While searching for reviews of Beethoven’s 9th Symphony, I came across a review of the first rehearsal of the symphony by the Royal Philharmonic Society in The Times. This rehearsal occurred on February 1, 1825, and the premiere in London occurred on March 21, 1825, which is nearly a year after the premiere in Vienna.
While reading the review, I realized that the rehearsal greatly differed from the premiere in Vienna in a few ways, which shows just how hastily put together the premiere was. This makes sense considering that Beethoven had trouble finding a venue for the Vienna premiere. One of the key differences that I noticed is that the rehearsal mentioned in the review was a rehearsal of the London Philharmonic Society, which was “in a state of great perfection.” This contrasts the Vienna premiere, where the orchestra was made up of “dilettantes.” The London Philharmonic Society would have been much better prepared to perform the symphony.

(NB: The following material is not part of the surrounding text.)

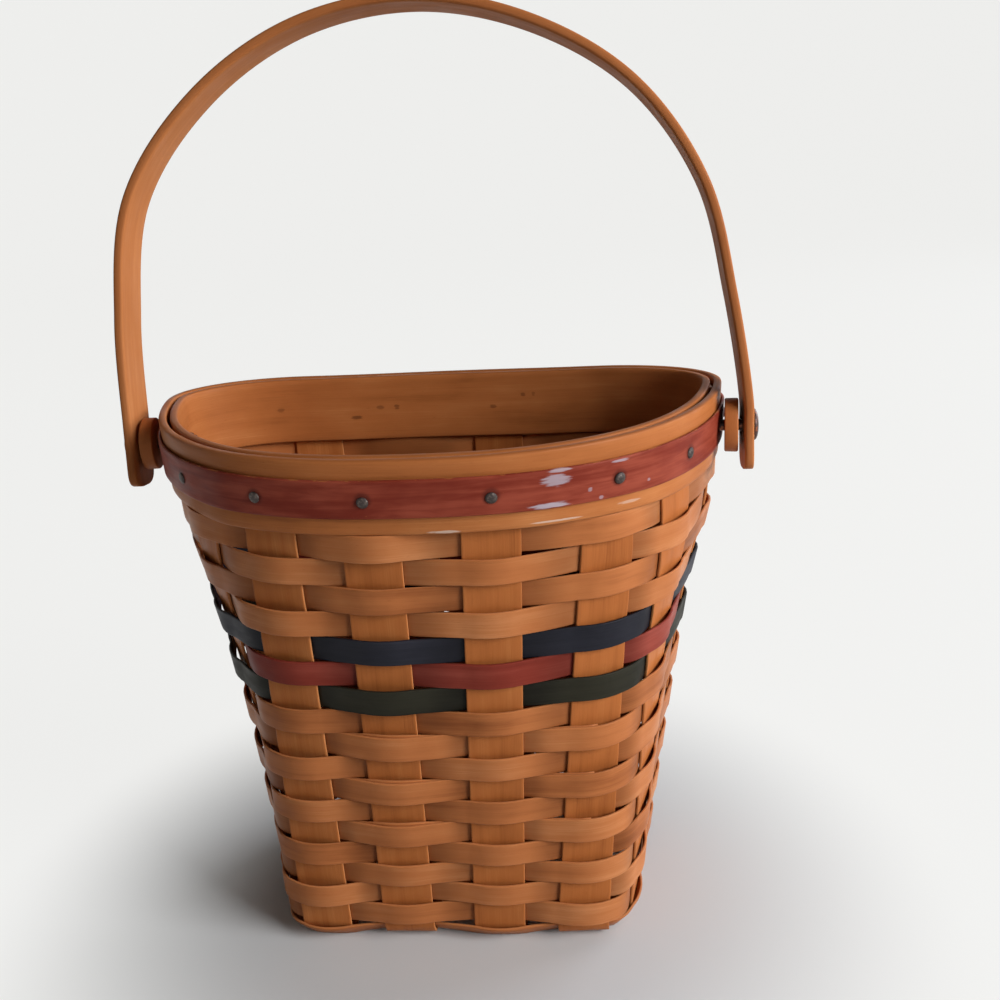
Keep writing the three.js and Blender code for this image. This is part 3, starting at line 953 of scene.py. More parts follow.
PAINT = PaintedFinish("painted_strip", BAND, dark=colour(116, 41, 27), faded=colour(148, 68, 49),
                      scuff=colour(180, 172, 180), scuffs=SMEARS)
OUTER_BAND = replace(BAND, name="outer_band_wood", mark_colour=colour(222, 206, 190), marks=(
    Scuff(11.1 * MM, -11.7 * MM, 5.2 * MM, 0.5 * MM, 0.6),
    Scuff(46.7 * MM, -11.2 * MM, 10 * MM, 0.35 * MM, 0.5),
    Scuff(72 * MM, -9.5 * MM, 4 * MM, 0.5 * MM, 0.3)))
INNER_BAND = replace(BAND, name="inner_band_wood", mark_colour=colour(74, 40, 21), marks=(
    Scuff(67 * MM, 0.8 * MM, 1.5 * MM, 1.1 * MM, 0.35),
    Scuff(37 * MM, -3.4 * MM, 2.2 * MM, 0.9 * MM, 0.6),
    Scuff(27 * MM, 0.4 * MM, 1.6 * MM, 0.9 * MM, 0.42),
    Scuff(20.5 * MM, 0.3 * MM, 1.2 * MM, 1.0 * MM, 0.5),
    Scuff(-17.5 * MM, -0.8 * MM, 1.4 * MM, 0.8 * MM, 0.5),
    Scuff(-29.5 * MM, 3.6 * MM, 1.0 * MM, 0.9 * MM, 0.5),
    Scuff(-33.5 * MM, 3.8 * MM, 0.7 * MM, 0.8 * MM, 0.4)))
TACK_STEEL = MetalFinish("tack_steel", colour(98, 88, 82), colour(52, 42, 38), roughness=0.5,
                         tarnished=0.6, scale=620, pitted=0.02 * MM)
DARK_COPPER = MetalFinish("rivet_copper", colour(150, 92, 66), colour(62, 38, 30), roughness=0.36,
                          tarnished=0.8, scale=420, pitted=0.06 * MM)


# Sub-assemblies


def heights(node: str) -> tuple[float, float]:
    """Lowest and highest level of a CAD node, in metres."""
    low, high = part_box(node)
    return low.z, high.z


def anywhere(rng: np.random.Generator) -> tuple[float, float]:
    """A random offset of a strip's unbent coordinates, so that no two share a grain."""
    return rng.uniform(0, 40), rng.uniform(0, 40)


def eased(values: np.ndarray, steps: int) -> np.ndarray:
    """Smooth a row of values with a bell over an odd number of steps, and hold its ends."""
    bell = np.hanning(steps)
    return np.convolve(np.pad(values, steps // 2, mode="edge"), bell / bell.sum(), mode="valid")


def dress(piece: Piece, material: bpy.types.Material, node: str,
          body: str = BASKET) -> Piece:
    """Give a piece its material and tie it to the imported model.

    Args:
        piece: The piece.
        material: Its material.
        node: The CAD node that it replaces.
        body: The body that it moves with.

    Returns:
        The piece.
    """
    piece.data.materials.append(material)
    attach(piece, body)
    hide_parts(node)
    return piece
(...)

I also noticed that the London Philharmonic Society had significantly more time to rehearse than the musicians in the Vienna premiere. The London Philharmonic Society was able to rehearse for over a month, while the musicians in Vienna had a total of three rehearsals.
I was also intrigued by the way the critic praised the “originality” of the symphony. I did not expect the originality of the final movement to be so well-received by so many people. I though that Beethoven would have received some criticism for breaking away from tradition.